I won’t break down all the aspects of everyone’s lives, but Bill Denbrough (James McAvoy) is a famous writer and married to an actress. Beverly Marsh (Jessica Chastain) is married to abusive man and they have a clothing line. Richie Tozier (Bill Hader) is a popular comedian, Ben Hanscom (Jay Ryan) is a successful architect, Eddie Kaspbrak (James Ransone) is a risk analyst and Stanley Uris (Andy Bean) is an accountant. They all deal with the news in their own ways, but it rocks them to their core as they start to remember.

They all return to Derry aside from Stanley, who does something that is shocking, but fitting for the character. They catch up with each other, but the mood turns somber when they ask why Mike called them here. This freaks everyone out and they want all to leave. Mike pleads for them to change their minds. They must stop Pennywise and what it does every 27 years. If they’re going to defeat it though, they need to reach down and remember the memories they suppressed. Pennywise has a bit of help when we see that Henry Bowers (Teach Grant) survived.

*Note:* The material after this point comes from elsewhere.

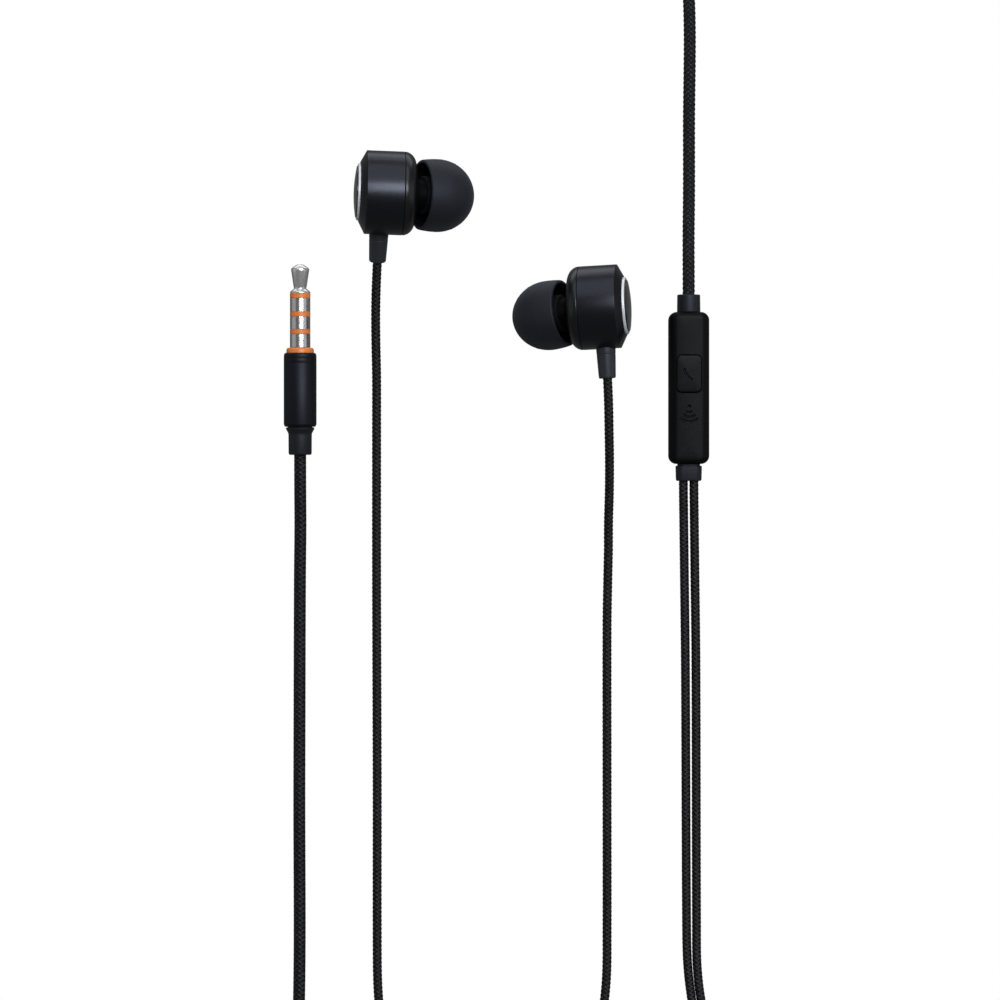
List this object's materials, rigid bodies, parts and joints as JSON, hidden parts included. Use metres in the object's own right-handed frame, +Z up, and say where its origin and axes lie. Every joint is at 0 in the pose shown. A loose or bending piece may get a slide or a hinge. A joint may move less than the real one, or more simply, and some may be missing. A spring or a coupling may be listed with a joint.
{
  "type": "wired earphones",
  "caption": "Wired in-ear earphones with silicone ear tips, braided cords, an in-line remote with microphone and a 3.5 mm plug.",
  "frame": {"origin": "middle of the ground rectangle under the two buds and the remote, on the surface they lie on", "axes": "+X from the left bud to the remote, +Y from the cords' lower ends towards the buds, +Z up from the surface"},
  "size_m": [0.1264, 0.2119, 0.0171],
  "materials": {
    "satin_shell": "satin",
    "front_shell_gloss": "semi-gloss",
    "bright_ring": "polished",
    "gloss_plate": "gloss",
    "steel_mesh": "woven",
    "silicone_tip": "matt",
    "foam": "foam",
    "frame_metal": "satin",
    "film": "satin",
    "copper": "satin",
    "iron": "satin",
    "magnet_nickel": "polished",
    "board": "gloss",
    "felt": "matt",
    "soft_rubber": "matt",
    "remote_plastic": "matt",
    "button_plastic": "satin",
    "switch_metal": "satin",
    "chip": "matt",
    "contact_nickel": "polished",
    "orange_plastic": "semi-gloss",
    "satin_barrel": "satin",
    "braid": "braided",
    "tie_strap": "hook-and-loop"
  },
  "bodies": {
    "root": {"left_housing": "satin_shell", "left_front_shell": "front_shell_gloss", "left_trim_ring": "bright_ring", "left_face_plate": "gloss_plate", "left_nozzle_mesh": "steel_mesh", "left_driver_gasket": "foam", "left_driver_frame": "frame_metal", "left_pole_plate": "iron", "left_magnet": "magnet_nickel", "left_yoke": "iron", "left_terminal_board": "board", "left_damping_felt": "felt", "left_strain_relief": "soft_rubber", "left_lead_wires": "copper", "right_housing": "satin_shell", "right_front_shell": "front_shell_gloss", "right_trim_ring": "bright_ring", "right_face_plate": "gloss_plate", "right_nozzle_mesh": "steel_mesh", "right_driver_gasket": "foam", "right_driver_frame": "frame_metal", "right_pole_plate": "iron", "right_magnet": "magnet_nickel", "right_yoke": "iron", "right_terminal_board": "board", "right_damping_felt": "felt", "right_strain_relief": "soft_rubber", "right_lead_wires": "copper", "remote_front_shell": "remote_plastic", "remote_back_shell": "remote_plastic", "remote_board": "board", "switch_body": "switch_metal", "microphone": "switch_metal", "mic_gasket": "foam", "board_chips": "chip", "remote_top_collar": "soft_rubber", "remote_low_collar": "soft_rubber", "remote_wires": "copper", "plug_tip": "contact_nickel", "plug_rings": "contact_nickel", "plug_sleeve": "contact_nickel", "plug_insulators": "orange_plastic", "plug_core": "orange_plastic", "plug_barrel": "satin_barrel", "plug_tail": "soft_rubber", "main_cord": "braid", "left_cord": "braid", "right_cord": "braid", "main_coil": "braid", "left_coil": "braid", "right_coil": "braid", "cord_ties": "tie_strap"},
    "left_tip": {"left_ear_tip": "silicone_tip"},
    "left_cone": {"left_diaphragm": "film", "left_voice_coil": "copper"},
    "right_tip": {"right_ear_tip": "silicone_tip"},
    "right_cone": {"right_diaphragm": "film", "right_voice_coil": "copper"},
    "button": {"remote_button": "button_plastic"},
    "plunger": {"switch_plunger": "button_plastic"}
  },
  "joints": [
    {"name": "left_tip_pull", "type": "slide", "parent": "root", "child": "left_tip", "axis": [0.933, -0.0326, -0.3584], "range_m": [0, 0.007]},
    {"name": "right_tip_pull", "type": "slide", "parent": "root", "child": "right_tip", "axis": [-0.9059, -0.1379, -0.4005], "range_m": [0, 0.007]},
    {"name": "left_cone_stroke", "type": "slide", "parent": "root", "child": "left_cone", "axis": [0.997, -0.0348, -0.0698], "range_m": [-0.00015, 0.00015], "stiffness_N_per_m": 400},
    {"name": "right_cone_stroke", "type": "slide", "parent": "root", "child": "right_cone", "axis": [-0.9901, -0.0519, -0.1305], "range_m": [-0.00015, 0.00015], "stiffness_N_per_m": 400},
    {"name": "button_press", "type": "slide", "parent": "root", "child": "button", "axis": [0, 0, -1], "range_m": [0, 0.00025], "stiffness_N_per_m": 4000},
    {"name": "plunger_press", "type": "slide", "parent": "root", "child": "plunger", "axis": [0, 0, -1], "range_m": [0, 0.00025]}
  ],
  "couplings": [
    {"joint": "plunger_press", "follows": "button_press", "ratio": 1}
  ]
}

Now I’m going to lead off my recap stating that I enjoyed this film. Much like with the original mini-series, I don’t like the second half of the story as well. I think the aspects with the children are scarier so when they focus on them as adults, it doesn’t get to me as much. I still thought this was good though, so I wanted to get that out of the way before getting into my deeper thoughts.

The first thing I really wanted to get into first is that the acting is great here. Chastain is a solid Beverly, but the one thing that didn’t was the hurt that was conveyed when she was a child. I understand that part of it is that she doesn’t remember. Her husband is abusive like her father and I’m missing her being a bit more broken. She does bring quite a bit of strength which I liked. McAvoy is great in pretty much everything I’ve seen him in. Hader was amazing here. There is a sense of hurt here that I like and he brings with it a secret he’s been harboring. When it clicked for me, it makes so much sense for this why Richie makes the jokes that he does. Mustafa makes for a good Mike who is dealing with the effects of staying in Derry. I like that he’s the least successful because of it. Ryan is good as well as Bean. I do have to say that Ransone was hilarious and I thought he was perfect as the adult Eddie. Something I was disappointed about was a lack of Skarsgård. We get a decent amount Pennywise, but I wanted a bit more of him messing with them in this form. The children are all back and I thought they were all solid for rounding out the film along with the rest of the cast as well.

The story here though was good for me. I like bringing in the aspect of the novel that they can’t remember what happened to them before leaving Derry as that is solid mythology. They also brought up how Pennywise got to where he is and that he’s always been there or at least the entity behind the character has been. There’s also a bit of social commentary that was also in the book. The two gay men that are attacked is something that is socially relevant. It’s sad that in the novel it was set in the 80’s, but still works today. It deals with real issues that still work, especially how Pennywise can play on them.

I’ve heard issues with the pacing. The movie runs close to 3 hours, but to be honest, I didn’t notice it. It kept my interest and moved through everything without getting boring despite the length. It is interesting that with the original mini-series, the first half showed the adults having flashbacks and we that but done so the kids can remember things they forgot. I didn’t mind it, because it made sense with what they need to do to defeat Pennywise. I wasn’t the biggest fan how this plays out though. It doesn’t ruin it, but it feels cheesy. I personally just wanted it to be a bit bleaker.

Another issue with the earlier movie was the effects. I didn’t have any problems there or here either. There are interesting, creepy things that were done. To be honest, I think this one is downplayed a bit more than I wanted. I don’t know if it’s that they’re adults, so it is harder to scare them and that they’re having issues remembering. I do like the final form of Pennywise better than what they did in the original while somewhat keeping with it. The deadlights are an interesting aspect. This is shot well, so I will give credit to the cinematography. Where they end up was a bit unbelievable, but I’ll let that slide.

In conclusion, I personally think this film lived up to the hype. I tried to avoid the trailers as much as I could so that helps me as well. The story was solid and flipping how it is edited from the original is fine. There’s a bit of social commentary here which I can also get behind. I thought the acting was good across the board and despite its running time, it never got boring to me. I wanted it to be a bit bleaker, but I thought the final showdown was good. The cinematography looked good and I would say that the effects are as well. Soundtrack didn’t stand out to me, but I didn’t have any issues there. It fit the scenes for what was needed. I would recommend giving this a viewing. It didn’t disappointment, but it also much like the original, this second half is weaker than the first. I would still call this good though.